We leave the Mirador Del Rio for our last stop of the day before reaching the huge ship Armonia and its three thousand four hundred passengers and crew. Another work of Spanish architect and artist Cesar Manrique, Jameos Del Agua is undoubtedly the flagship destination on the island of Lanzarote. In the same style as Mirador Del Rio, the contrast between the dark colours of the volcanic rock and the white of the architecture makes the whole thing simply sublime. “Jameos Del Agua was originally part of the largest lava tunnel in the world. Imagine, more than six kilometres long! In some places it has collapsed, leaving gaping holes. The artist César Manrique immediately saw the potential of this place. What’s more, there’s a swimming pool…”. Unfortunately, this attractive sentence from Franz is not to be taken literally.
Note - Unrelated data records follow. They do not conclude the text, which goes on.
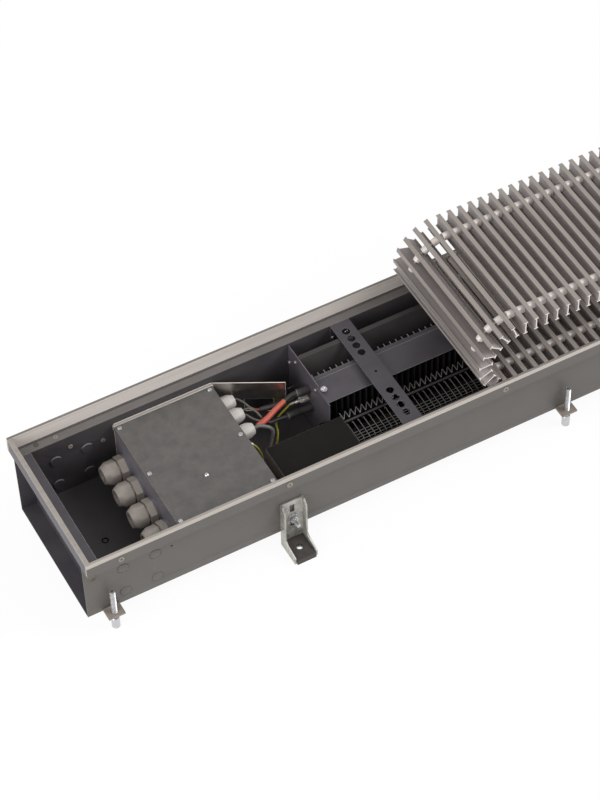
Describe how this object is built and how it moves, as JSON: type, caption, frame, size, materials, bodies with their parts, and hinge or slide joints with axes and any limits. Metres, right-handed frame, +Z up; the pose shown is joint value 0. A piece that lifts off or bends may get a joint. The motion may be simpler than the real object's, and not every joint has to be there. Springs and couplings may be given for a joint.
{
  "type": "trench convector heater",
  "caption": "Electric floor-trench convector with a junction box, fan, finned heater and a roll-up grille folded back on itself.",
  "frame": {"origin": "below the middle of the trench, level with the undersides of the levelling feet", "axes": "+X along the trench away from the junction box, +Y across it from the fan's side to the heater's side, +Z up"},
  "size_m": [1.386, 0.2746, 0.2415],
  "materials": {
    "dark_sheet": "satin dark grey",
    "inner_sheet": "satin dark grey",
    "rim_metal": "satin",
    "tab_steel": "dull",
    "zinc": "bright zinc",
    "bracket_steel": "galvanised",
    "pad_rubber": "matt",
    "box_plastic": "satin",
    "lid_plastic": "satin",
    "gland_grey": "matt",
    "gland_light": "matt",
    "board": "glossy",
    "cream_plastic": "matt",
    "bright_plate": "brushed",
    "black_cable": "matt",
    "red_sleeve": "matt",
    "grey_cable": "matt",
    "earth_sheath": "matt",
    "fin_metal": "dull",
    "rod_metal": "dull",
    "cap_black": "matt",
    "fan_black": "satin black",
    "guard_wire": "satin",
    "grille_metal": "natural anodised"
  },
  "bodies": {
    "trench": {"casing": "dark_sheet", "end_walls": "inner_sheet", "rim_sides": "rim_metal", "rim_ends": "rim_metal", "screw_tabs": "tab_steel", "bracket_bolts": "zinc", "bracket_nuts": "zinc", "box_body": "box_plastic", "box_lid": "lid_plastic", "lid_screws": "zinc", "earth_stud": "zinc", "large_glands": "gland_grey", "small_glands": "gland_light", "control_board": "board", "terminal_block": "cream_plastic", "guard_plate": "bright_plate", "cable_upper": "black_cable", "cable_red": "red_sleeve", "cable_lower": "black_cable", "cable_motor": "grey_cable", "earth_wire": "earth_sheath", "earth_link": "earth_sheath", "heater_ends": "inner_sheet", "fin_block": "fin_metal", "heating_rods": "rod_metal", "terminal_caps": "cap_black", "rear_deflector": "inner_sheet", "front_sheet": "inner_sheet", "crossbars": "inner_sheet", "crossbar_rivets": "zinc", "fan_housing": "fan_black", "fan_motor": "fan_black", "motor_cover": "fan_black", "fan_bearing": "fan_black", "wire_guard": "guard_wire"},
    "grille": {"grille_lower": "grille_metal"},
    "fold_1": {"curl_1": "grille_metal"},
    "fold_2": {"curl_2": "grille_metal"},
    "fold_3": {"curl_3": "grille_metal"},
    "fold_4": {"curl_4": "grille_metal"},
    "fold_5": {"curl_5": "grille_metal"},
    "fold_6": {"curl_6": "grille_metal"},
    "fold_7": {"curl_7": "grille_metal"},
    "fold_8": {"curl_8": "grille_metal"},
    "fold_9": {"grille_upper": "grille_metal"},
    "rotor": {"fan_rotor": "fan_black"},
    "screw_1": {"level_screw_1": "zinc"},
    "screw_2": {"level_screw_2": "zinc"},
    "screw_3": {"level_screw_3": "zinc"},
    "screw_4": {"level_screw_4": "zinc"},
    "screw_5": {"level_screw_5": "zinc"},
    "screw_6": {"level_screw_6": "zinc"},
    "anchor_1": {"bracket_1": "bracket_steel", "pad_1": "pad_rubber"},
    "anchor_2": {"bracket_2": "bracket_steel", "pad_2": "pad_rubber"},
    "anchor_3": {"bracket_3": "bracket_steel", "pad_3": "pad_rubber"},
    "anchor_4": {"bracket_4": "bracket_steel", "pad_4": "pad_rubber"}
  },
  "joints": [
    {"name": "grille_lift", "type": "slide", "parent": "trench", "child": "grille", "axis": [0, 0, 1], "range_m": [0, 0.25]},
    {"name": "fold_hinge_1", "type": "hinge", "parent": "grille", "child": "fold_1", "pos_m": [-0.101, 0, 0.139], "axis": [0, 1, 0], "range_deg": [-32, 0]},
    {"name": "fold_hinge_2", "type": "hinge", "parent": "fold_1", "child": "fold_2", "pos_m": [-0.11414, 0, 0.14721], "axis": [0, 1, 0], "range_deg": [-21, 0]},
    {"name": "fold_hinge_3", "type": "hinge", "parent": "fold_2", "child": "fold_3", "pos_m": [-0.12347, 0, 0.15959], "axis": [0, 1, 0], "range_deg": [-14, 0]},
    {"name": "fold_hinge_4", "type": "hinge", "parent": "fold_3", "child": "fold_4", "pos_m": [-0.12953, 0, 0.17386], "axis": [0, 1, 0], "range_deg": [-21, 0]},
    {"name": "fold_hinge_5", "type": "hinge", "parent": "fold_4", "child": "fold_5", "pos_m": [-0.13007, 0, 0.18935], "axis": [0, 1, 0], "range_deg": [-20, 0]},
    {"name": "fold_hinge_6", "type": "hinge", "parent": "fold_5", "child": "fold_6", "pos_m": [-0.12528, 0, 0.20409], "axis": [0, 1, 0], "range_deg": [-19, 0]},
    {"name": "fold_hinge_7", "type": "hinge", "parent": "fold_6", "child": "fold_7", "pos_m": [-0.11595, 0, 0.21647], "axis": [0, 1, 0], "range_deg": [-16, 0]},
    {"name": "fold_hinge_8", "type": "hinge", "parent": "fold_7", "child": "fold_8", "pos_m": [-0.10357, 0, 0.2258], "axis": [0, 1, 0], "range_deg": [-16, 0]},
    {"name": "fold_hinge_9", "type": "hinge", "parent": "fold_8", "child": "fold_9", "pos_m": [-0.0891, 0, 0.23135], "axis": [0, 1, 0], "range_deg": [-21, 0]},
    {"name": "fan_spin", "type": "hinge", "parent": "trench", "child": "rotor", "pos_m": [0.057, -0.055, 0.066], "axis": [1, 0, 0], "continuous": true},
    {"name": "level_1", "type": "slide", "parent": "trench", "child": "screw_1", "axis": [0, 0, 1], "range_m": [-0.03, 0.006]},
    {"name": "level_2", "type": "slide", "parent": "trench", "child": "screw_2", "axis": [0, 0, 1], "range_m": [-0.03, 0.006]},
    {"name": "level_3", "type": "slide", "parent": "trench", "child": "screw_3", "axis": [0, 0, 1], "range_m": [-0.03, 0.006]},
    {"name": "level_4", "type": "slide", "parent": "trench", "child": "screw_4", "axis": [0, 0, 1], "range_m": [-0.03, 0.006]},
    {"name": "level_5", "type": "slide", "parent": "trench", "child": "screw_5", "axis": [0, 0, 1], "range_m": [-0.03, 0.006]},
    {"name": "level_6", "type": "slide", "parent": "trench", "child": "screw_6", "axis": [0, 0, 1], "range_m": [-0.03, 0.006]},
    {"name": "bracket_slide_1", "type": "slide", "parent": "trench", "child": "anchor_1", "axis": [0, 0, 1], "range_m": [0, 0.016]},
    {"name": "bracket_slide_2", "type": "slide", "parent": "trench", "child": "anchor_2", "axis": [0, 0, 1], "range_m": [0, 0.016]},
    {"name": "bracket_slide_3", "type": "slide", "parent": "trench", "child": "anchor_3", "axis": [0, 0, 1], "range_m": [0, 0.016]},
    {"name": "bracket_slide_4", "type": "slide", "parent": "trench", "child": "anchor_4", "axis": [0, 0, 1], "range_m": [0, 0.016]}
  ]
}
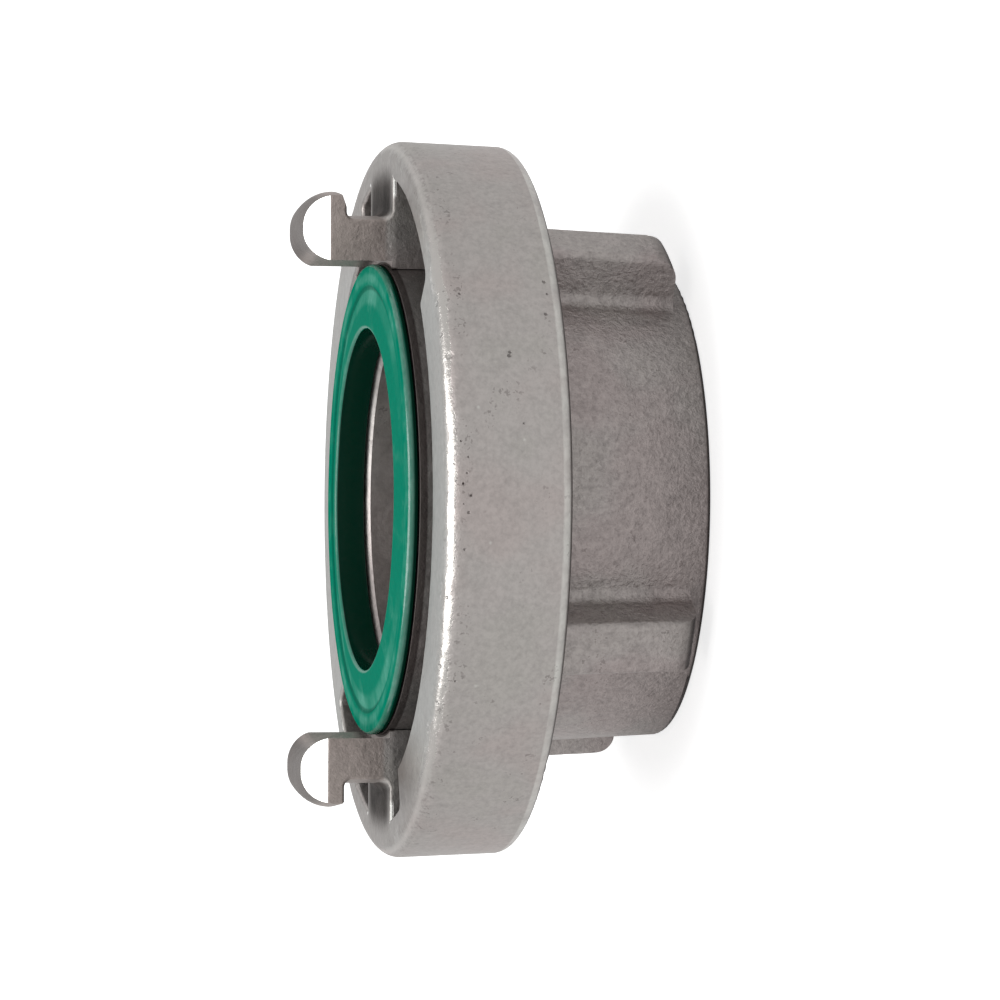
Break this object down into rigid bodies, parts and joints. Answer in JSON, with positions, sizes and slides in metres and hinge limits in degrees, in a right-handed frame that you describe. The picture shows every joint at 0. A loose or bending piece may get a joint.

Indeed, there is a splendid swimming pool in the middle of Jameos Del Agua, but tourists can’t swim there. There are much better things to do, as Jameos Del Agua has one of the most amazing crab species in the world: the Munidopsis polymorpha or albino crab – no longer than a centimetre. The white colour of the crab is due to the lack of light in the cave.
Next to it is a museum about the geological past of the Canaries and Lanzarote. This museum is one of the most important centres of scientific research in the world. In his project of harmony between nature and artistic creation, Cesar Enrique endowed Jameos Del Agua with a sublime auditorium. Classical music resounds inside and the incredible sound emanating from this cave cannot leave anyone indifferent.
“It’s time to go home,” says Franz. “Lanzarote still has some wonders, unfortunately we don’t have time to visit everything. Thank you for coming to Lanzarote and I hope to see you next time! “. The group applauds – without much honesty – and returns to the bus, their heads filled with new unforgettable images. As the sun sets on the horizon, we reach the port of Arrecife. The MSC Armonia lights up, giving it an even more imposing stature than during the day. A floating city, definitely. She will sail all night in the Atlantic Ocean to sail along the African coast to Casablanca, our next destination.